TET2 mutations are present in 28% of chronic NK-LGL leukemia and TET2 promoter methylation is also detected.
TET2 and STAT3 mutated singly or co-mutated are associated with distinct patterns of cytopenias as well as response to immunosuppressives.
Chronic natural killer large granular lymphocyte (NK-LGL) leukemia, also referred to as chronic lymphoproliferative disorder of NK cells (CLPD-NK), is a rare disorder defined by prolonged expansion of clonal NK cells. Similar prevalence of STAT3 mutations in chronic T- and NK-LGL leukemia is suggestive of common pathogenesis. We undertook whole genome sequencing to identify mutations unique to NK-LGL leukemia. We analyzed the results to develop a resequencing panel and applied it to 58 patients. PI3K pathway gene mutations (PIK3CD/PIK3AP1) and TNFAIP3 mutations were seen in 5% and 10% of patients, respectively.

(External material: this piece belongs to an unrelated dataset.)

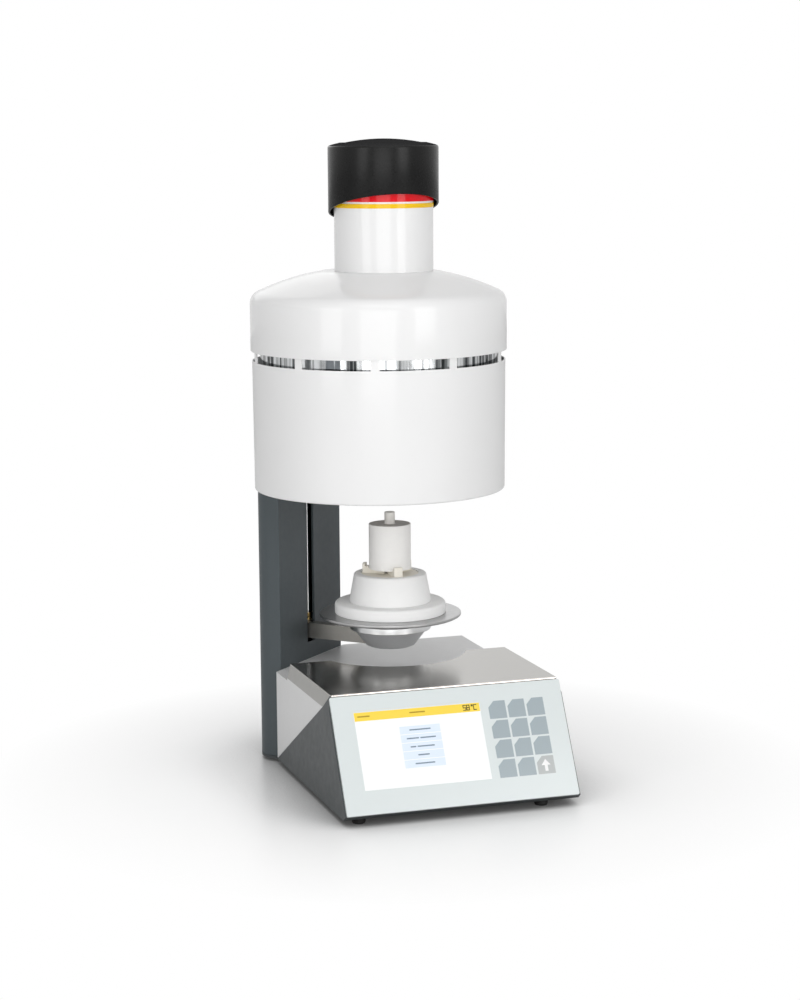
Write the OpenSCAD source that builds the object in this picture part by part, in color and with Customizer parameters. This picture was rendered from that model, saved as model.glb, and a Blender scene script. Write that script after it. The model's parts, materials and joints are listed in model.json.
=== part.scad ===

TET2 was exceptional in that mutations were present in 16/58 (28%) of patient samples, with evidence that TET2 mutations can be dominant and exclusive to the NK compartment. Reduced-representation bisulfite sequencing (RRBS) demonstrated that methylation patterns were significantly altered in TET2-mutant samples. The promoter of TET2 and that of PTPRD, a negative regulator of STAT3, were found to be methylated in additional cohort samples, largely confined to the TET2 mutant group. Mutations in STAT3 were observed in 19/58 (33%) of patient samples, seven of which had concurrent TET2 mutations. Thrombocytopenia and resistance to immunosuppressives were uniquely observed in those patients with only TET2 mutation (Games-Howell p=0.0074, Fisher's exact p=0.00466, respectively). Patients with STAT3 mutation, inclusive of those with TET2 co-mutation, had lower hematocrit (HCT), hemoglobin (HGB), and absolute neutrophil count (ANC) compared to STAT3 wild-type patients (Welch's t-test, p<=0.015). We present the discovery of TET2 mutations in chronic NK-LGL leukemia and evidence that it identifies a unique molecular subtype.